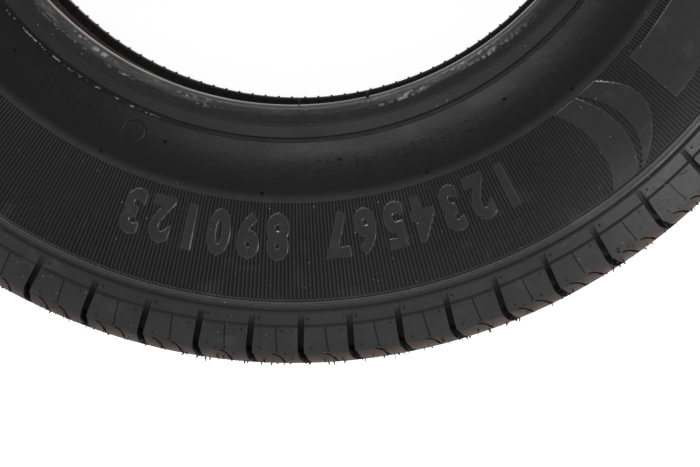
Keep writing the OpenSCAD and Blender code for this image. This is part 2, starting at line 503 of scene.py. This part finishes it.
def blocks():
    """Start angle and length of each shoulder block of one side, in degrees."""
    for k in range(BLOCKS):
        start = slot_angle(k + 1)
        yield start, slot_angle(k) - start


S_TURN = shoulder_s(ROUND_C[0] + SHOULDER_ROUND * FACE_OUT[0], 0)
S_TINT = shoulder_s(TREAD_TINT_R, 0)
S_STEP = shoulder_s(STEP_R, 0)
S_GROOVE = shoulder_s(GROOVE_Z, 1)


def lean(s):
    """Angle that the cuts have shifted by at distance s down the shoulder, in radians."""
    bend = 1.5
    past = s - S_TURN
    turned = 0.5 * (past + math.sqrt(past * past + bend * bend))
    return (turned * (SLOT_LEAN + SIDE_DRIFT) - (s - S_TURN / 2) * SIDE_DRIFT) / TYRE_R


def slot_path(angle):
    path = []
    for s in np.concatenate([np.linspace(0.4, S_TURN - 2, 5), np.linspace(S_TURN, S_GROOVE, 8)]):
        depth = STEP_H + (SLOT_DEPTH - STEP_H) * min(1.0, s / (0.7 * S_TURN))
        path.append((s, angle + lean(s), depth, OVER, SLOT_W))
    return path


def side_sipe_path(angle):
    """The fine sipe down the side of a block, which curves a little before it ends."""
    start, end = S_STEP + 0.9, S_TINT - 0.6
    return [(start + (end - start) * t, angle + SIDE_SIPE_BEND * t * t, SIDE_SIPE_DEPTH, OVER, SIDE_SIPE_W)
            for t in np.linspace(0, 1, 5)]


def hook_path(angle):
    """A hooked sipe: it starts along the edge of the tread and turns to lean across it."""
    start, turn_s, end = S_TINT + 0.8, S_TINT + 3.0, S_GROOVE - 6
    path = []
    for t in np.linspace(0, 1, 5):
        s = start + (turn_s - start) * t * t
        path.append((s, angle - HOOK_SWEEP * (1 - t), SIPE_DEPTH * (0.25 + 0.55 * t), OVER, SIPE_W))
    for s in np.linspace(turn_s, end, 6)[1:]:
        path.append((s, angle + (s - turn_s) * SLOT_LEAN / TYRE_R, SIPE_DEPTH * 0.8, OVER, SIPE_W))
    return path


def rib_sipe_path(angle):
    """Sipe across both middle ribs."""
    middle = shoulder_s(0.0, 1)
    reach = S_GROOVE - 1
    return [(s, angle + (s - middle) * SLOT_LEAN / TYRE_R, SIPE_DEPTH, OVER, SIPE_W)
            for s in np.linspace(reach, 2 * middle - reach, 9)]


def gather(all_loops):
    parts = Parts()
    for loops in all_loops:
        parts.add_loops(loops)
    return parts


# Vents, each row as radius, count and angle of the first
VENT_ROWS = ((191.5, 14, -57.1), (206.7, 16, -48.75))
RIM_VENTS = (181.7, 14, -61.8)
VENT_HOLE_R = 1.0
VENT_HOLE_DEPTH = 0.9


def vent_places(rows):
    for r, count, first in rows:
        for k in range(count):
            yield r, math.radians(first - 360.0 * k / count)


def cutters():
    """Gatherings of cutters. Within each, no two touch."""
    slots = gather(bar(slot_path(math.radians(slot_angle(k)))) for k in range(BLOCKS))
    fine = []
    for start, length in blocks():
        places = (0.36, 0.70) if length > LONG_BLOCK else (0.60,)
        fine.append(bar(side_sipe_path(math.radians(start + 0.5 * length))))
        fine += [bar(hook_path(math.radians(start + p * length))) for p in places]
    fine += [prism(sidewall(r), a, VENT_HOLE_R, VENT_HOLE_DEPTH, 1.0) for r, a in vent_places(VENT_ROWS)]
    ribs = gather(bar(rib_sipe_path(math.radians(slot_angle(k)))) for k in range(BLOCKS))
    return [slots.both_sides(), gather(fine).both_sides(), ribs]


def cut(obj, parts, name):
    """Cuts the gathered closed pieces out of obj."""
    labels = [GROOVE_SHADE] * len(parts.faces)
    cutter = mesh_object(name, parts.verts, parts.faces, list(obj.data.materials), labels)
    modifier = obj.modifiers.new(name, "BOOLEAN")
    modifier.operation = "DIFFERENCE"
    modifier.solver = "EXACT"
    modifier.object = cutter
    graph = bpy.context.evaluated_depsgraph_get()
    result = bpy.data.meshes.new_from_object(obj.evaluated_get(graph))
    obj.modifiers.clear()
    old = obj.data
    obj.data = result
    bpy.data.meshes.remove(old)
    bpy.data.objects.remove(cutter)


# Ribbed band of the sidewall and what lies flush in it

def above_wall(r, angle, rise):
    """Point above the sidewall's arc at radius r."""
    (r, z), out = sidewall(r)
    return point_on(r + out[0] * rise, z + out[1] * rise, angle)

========

**EXERCISE OBJECTIVE:**
Return all the data exactly as given.

**RESULT:**
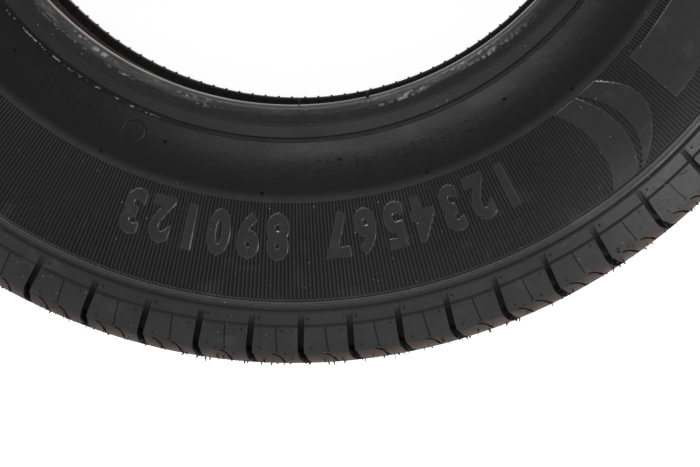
Keep writing the OpenSCAD and Blender code for this image. This is part 2, starting at line 503 of scene.py. This part finishes it.
def blocks():
    """Start angle and length of each shoulder block of one side, in degrees."""
    for k in range(BLOCKS):
        start = slot_angle(k + 1)
        yield start, slot_angle(k) - start


S_TURN = shoulder_s(ROUND_C[0] + SHOULDER_ROUND * FACE_OUT[0], 0)
S_TINT = shoulder_s(TREAD_TINT_R, 0)
S_STEP = shoulder_s(STEP_R, 0)
S_GROOVE = shoulder_s(GROOVE_Z, 1)


def lean(s):
    """Angle that the cuts have shifted by at distance s down the shoulder, in radians."""
    bend = 1.5
    past = s - S_TURN
    turned = 0.5 * (past + math.sqrt(past * past + bend * bend))
    return (turned * (SLOT_LEAN + SIDE_DRIFT) - (s - S_TURN / 2) * SIDE_DRIFT) / TYRE_R


def slot_path(angle):
    path = []
    for s in np.concatenate([np.linspace(0.4, S_TURN - 2, 5), np.linspace(S_TURN, S_GROOVE, 8)]):
        depth = STEP_H + (SLOT_DEPTH - STEP_H) * min(1.0, s / (0.7 * S_TURN))
        path.append((s, angle + lean(s), depth, OVER, SLOT_W))
    return path


def side_sipe_path(angle):
    """The fine sipe down the side of a block, which curves a little before it ends."""
    start, end = S_STEP + 0.9, S_TINT - 0.6
    return [(start + (end - start) * t, angle + SIDE_SIPE_BEND * t * t, SIDE_SIPE_DEPTH, OVER, SIDE_SIPE_W)
            for t in np.linspace(0, 1, 5)]


def hook_path(angle):
    """A hooked sipe: it starts along the edge of the tread and turns to lean across it."""
    start, turn_s, end = S_TINT + 0.8, S_TINT + 3.0, S_GROOVE - 6
    path = []
    for t in np.linspace(0, 1, 5):
        s = start + (turn_s - start) * t * t
        path.append((s, angle - HOOK_SWEEP * (1 - t), SIPE_DEPTH * (0.25 + 0.55 * t), OVER, SIPE_W))
    for s in np.linspace(turn_s, end, 6)[1:]:
        path.append((s, angle + (s - turn_s) * SLOT_LEAN / TYRE_R, SIPE_DEPTH * 0.8, OVER, SIPE_W))
    return path


def rib_sipe_path(angle):
    """Sipe across both middle ribs."""
    middle = shoulder_s(0.0, 1)
    reach = S_GROOVE - 1
    return [(s, angle + (s - middle) * SLOT_LEAN / TYRE_R, SIPE_DEPTH, OVER, SIPE_W)
            for s in np.linspace(reach, 2 * middle - reach, 9)]


def gather(all_loops):
    parts = Parts()
    for loops in all_loops:
        parts.add_loops(loops)
    return parts


# Vents, each row as radius, count and angle of the first
VENT_ROWS = ((191.5, 14, -57.1), (206.7, 16, -48.75))
RIM_VENTS = (181.7, 14, -61.8)
VENT_HOLE_R = 1.0
VENT_HOLE_DEPTH = 0.9


def vent_places(rows):
    for r, count, first in rows:
        for k in range(count):
            yield r, math.radians(first - 360.0 * k / count)


def cutters():
    """Gatherings of cutters. Within each, no two touch."""
    slots = gather(bar(slot_path(math.radians(slot_angle(k)))) for k in range(BLOCKS))
    fine = []
    for start, length in blocks():
        places = (0.36, 0.70) if length > LONG_BLOCK else (0.60,)
        fine.append(bar(side_sipe_path(math.radians(start + 0.5 * length))))
        fine += [bar(hook_path(math.radians(start + p * length))) for p in places]
    fine += [prism(sidewall(r), a, VENT_HOLE_R, VENT_HOLE_DEPTH, 1.0) for r, a in vent_places(VENT_ROWS)]
    ribs = gather(bar(rib_sipe_path(math.radians(slot_angle(k)))) for k in range(BLOCKS))
    return [slots.both_sides(), gather(fine).both_sides(), ribs]


def cut(obj, parts, name):
    """Cuts the gathered closed pieces out of obj."""
    labels = [GROOVE_SHADE] * len(parts.faces)
    cutter = mesh_object(name, parts.verts, parts.faces, list(obj.data.materials), labels)
    modifier = obj.modifiers.new(name, "BOOLEAN")
    modifier.operation = "DIFFERENCE"
    modifier.solver = "EXACT"
    modifier.object = cutter
    graph = bpy.context.evaluated_depsgraph_get()
    result = bpy.data.meshes.new_from_object(obj.evaluated_get(graph))
    obj.modifiers.clear()
    old = obj.data
    obj.data = result
    bpy.data.meshes.remove(old)
    bpy.data.objects.remove(cutter)


# Ribbed band of the sidewall and what lies flush in it

def above_wall(r, angle, rise):
    """Point above the sidewall's arc at radius r."""
    (r, z), out = sidewall(r)
    return point_on(r + out[0] * rise, z + out[1] * rise, angle)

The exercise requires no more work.